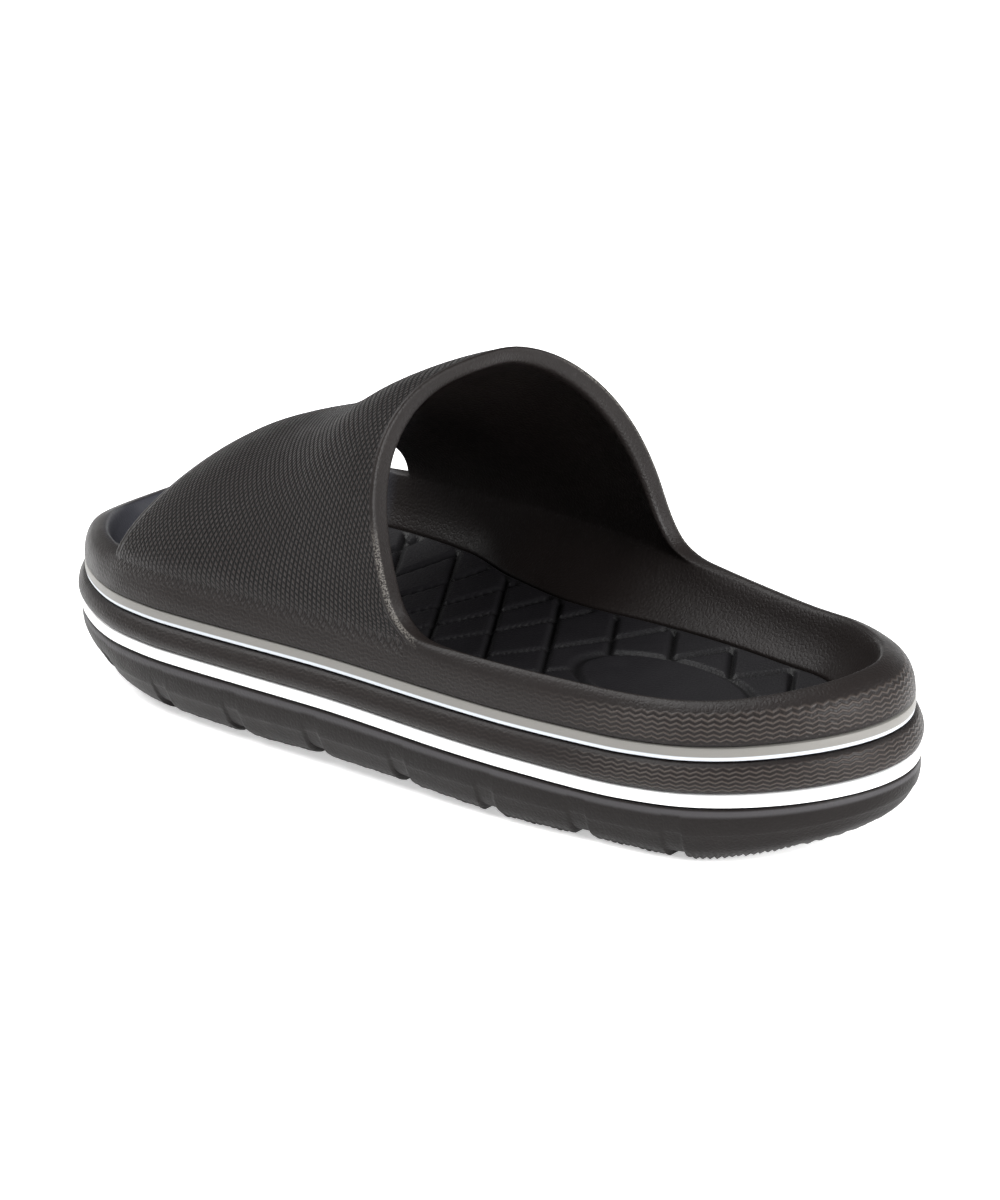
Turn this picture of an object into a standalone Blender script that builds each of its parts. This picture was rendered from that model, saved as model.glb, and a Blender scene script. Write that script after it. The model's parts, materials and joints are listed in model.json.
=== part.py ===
"""Sport slide sandal, left shoe.

The sole is a stack of foam layers with a stripe of white and one of grey round it.
The upper is the strap and the foot cup, moulded whole. A quilted pad lies in the cup.
Units are metres. +X is the inner side of the foot, +Y the toe and +Z up.
"""
import math

import bpy
import numpy as np

# Overall sizes
LENGTH = 0.270
WIDTH = 0.1074
STRAP_HEIGHT = 0.1020
SIDE_SHIFT = 0.0024
LAYER_GAP = 0.0004

# Cuts across the shoe: from the heel end to the strap, along the strap, and on to the toe end
HEEL_CUTS = 17
STRAP_CUTS = 13
TOE_CUTS = 12
TREAD_CUTS = 33
TURN_STEP = 0.004

# The widest line of the side, seen from above.
# Columns: share of the length from the heel, then the outer and the inner side's share of the width
OUTLINE = (
    (0.000, 0.3203, 0.3073),
    (0.158, 0.3808, 0.3939),
    (0.337, 0.4600, 0.4534),
    (0.526, 0.5009, 0.4823),
    (0.717, 0.5270, 0.4730),
    (0.885, 0.4432, 0.4385),
    (1.000, 0.3166, 0.3613),
)
HEEL_ROUND = 0.166
TOE_ROUND = 0.222
TOE_FULLNESS = 2.12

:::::

§ **Problem description**: Where a line of the material above holds the string "from", copy that line.

§ **Exercise response**:
Turn this picture of an object into a standalone Blender script that builds each of its parts. This picture was rendered from that model, saved as model.glb, and a Blender scene script. Write that script after it. The model's parts, materials and joints are listed in model.json.
# Cuts across the shoe: from the heel end to the strap, along the strap, and on to the toe end
# The widest line of the side, seen from above.
# Columns: share of the length from the heel, then the outer and the inner side's share of the width